Success Begins in Your Mind
At some point, everyone has encountered that person who seems to have everything going for them. You may even be a little jealous, but you recognize that this particular person deserves every bit of their success. What are they doing differently?
I am not saying this is the end all, be all, but it’s likely that the magic ingredient is confidence. Not arrogance or a phony confident front, but a deep self-assuredness that they can accomplish anything—and so can everyone else around them. Real confidence is hard to come by, but at work it’s incredibly valuable.
Confidence is rarely something you’re born with; it’s learned over time, like any other skill. If you want to boost your work confidence, here are a few characteristics to emulate:
- Confident people are genuinely supportive of their coworkers. People who are insecure at work feel threatened by other people’s victories, which can cause them to become resentful or lash out. However, people confident in their abilities aren’t shaken by other people’s success and can show genuine happiness even when they’re not the center of attention. They recognize that there’s room for everyone to succeed—and that makes them a whole lot more enjoyable to work with.

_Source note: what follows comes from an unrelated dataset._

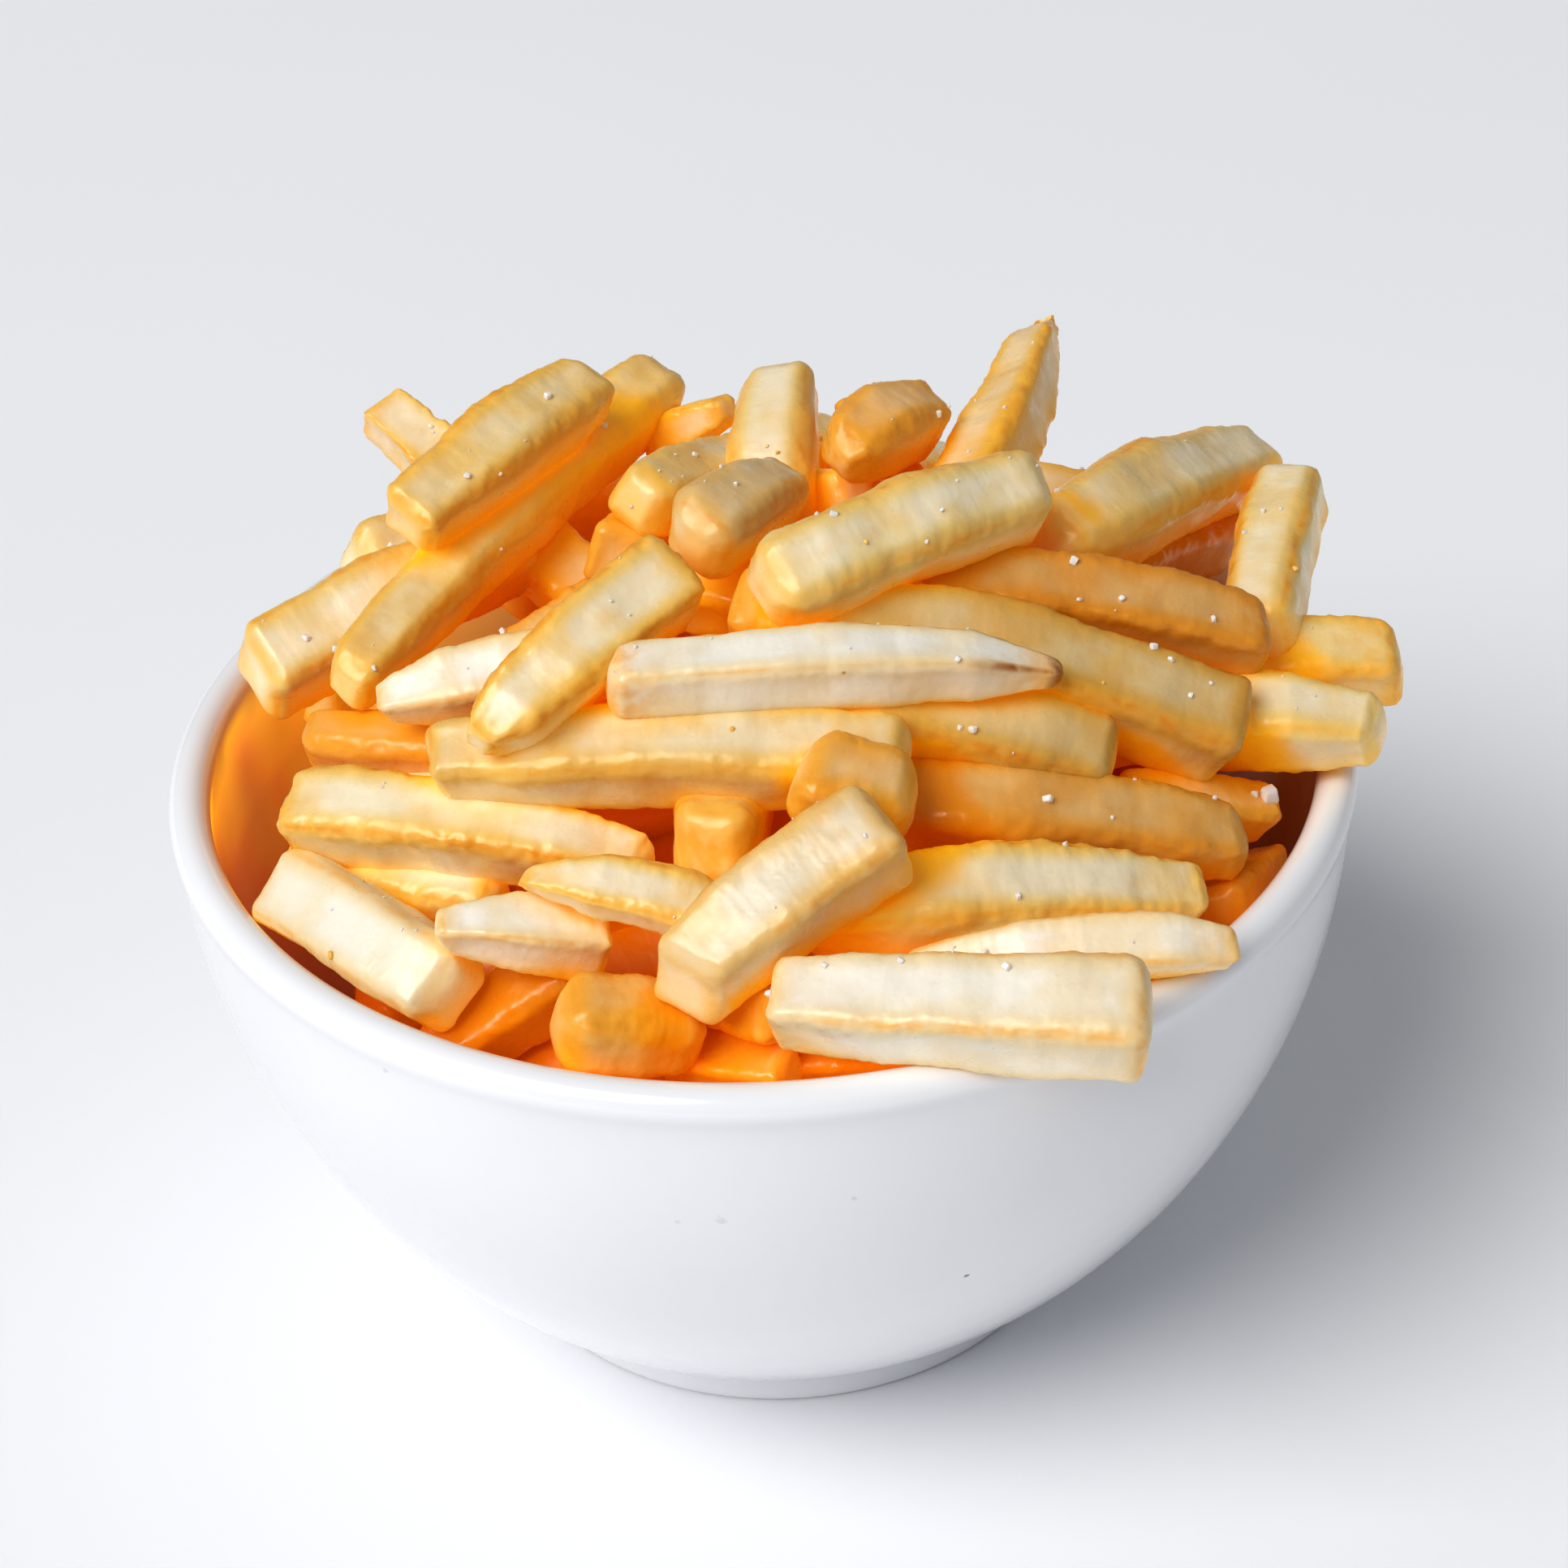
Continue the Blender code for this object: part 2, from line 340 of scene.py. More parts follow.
def bowlRings():
    # radius and height of each ring, from under the foot, up the outside, over the lip and down to the floor
    height = bowlHigh.z / mm
    lipX, lipZ = bowl["rimRadius"] - bowl["lipRound"], height - bowl["lipRound"]
    foot = bowl["footRadius"]
    inner = foot - bowl["footRing"]
    rings = [(inner - 1.5, bowl["recess"]), (inner, bowl["recess"] * 0.8)]
    rings += [(inner + 0.5, 0.2), (inner + 0.9, 0)]
    rings += [(foot - 1.2, 0), (foot - 0.35, 0.1), (foot, 0.5), (foot, 2.5), (foot, 5.2), (foot + 0.15, 5.85)]
    rings += sideRings(foot + 1, bowl["rimRadius"] - 0.6, bowl["footHeight"], lipZ - bowl["lipRound"], 13)
    for degrees in (-30, 0, 30, 60, 90, 120, 150, 180):
        turn = math.radians(degrees)
        rings.append((lipX + bowl["lipRound"] * math.cos(turn), lipZ + bowl["lipRound"] * math.sin(turn)))
    inside = sideRings(bowl["hollowFoot"], bowl["rimRadius"] - bowl["wall"], bowl["floorThick"], lipZ - 2, 11)
    return rings + inside[::-1] + [(bowl["hollowFoot"] - 8, bowl["floorThick"] - 0.05)]


def makeBowl():
    rings = bowlRings()
    radius, first = (part * mm for part in rings[0])
    start = {"vertices": bowl["around"], "radius": radius, "location": (0, 0, first)}
    made = newPiece("bowl_smooth", bpy.ops.mesh.primitive_circle_add, **start)
    editMesh(made)
    drawThrough(rings)
    pick(made, "vertices", lambda vert: abs(vert.co.z) < 1e-6 and vert.co.xy.length < radius + 1e-5)
    closeHole()
    faceOut()
    soften(made, bowl["smooth"])
    applyAll(made)
    smoothShade(made)
    return made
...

- Confident people take risks. People who trust their abilities aren’t afraid to set big goals. They know that they can handle anything, so they’re willing to try everything. Confronting obstacles is a motivator for these type of people. When failure does happen, they can own up to it, find a solution and move on to the next challenge.
- Confident people improve by examining their weaknesses. Being confident isn’t the same as being perfect. Confident people recognize their strengths but aren’t afraid to admit that they have weaknesses. More importantly, they can face their weaknesses head-on and figure out ways to improve upon them. When they make a mistake, there’s no time wasted agonizing or placing the blame on someone else.
- Confident people show gratitude. When all eyes are on them, they don’t hog the spotlight—they show recognition for the people who helped them along the way. They’re secure enough in their own abilities to recognize when others do a great job (or even a better job than they did). Confidence and gratitude are closely tied.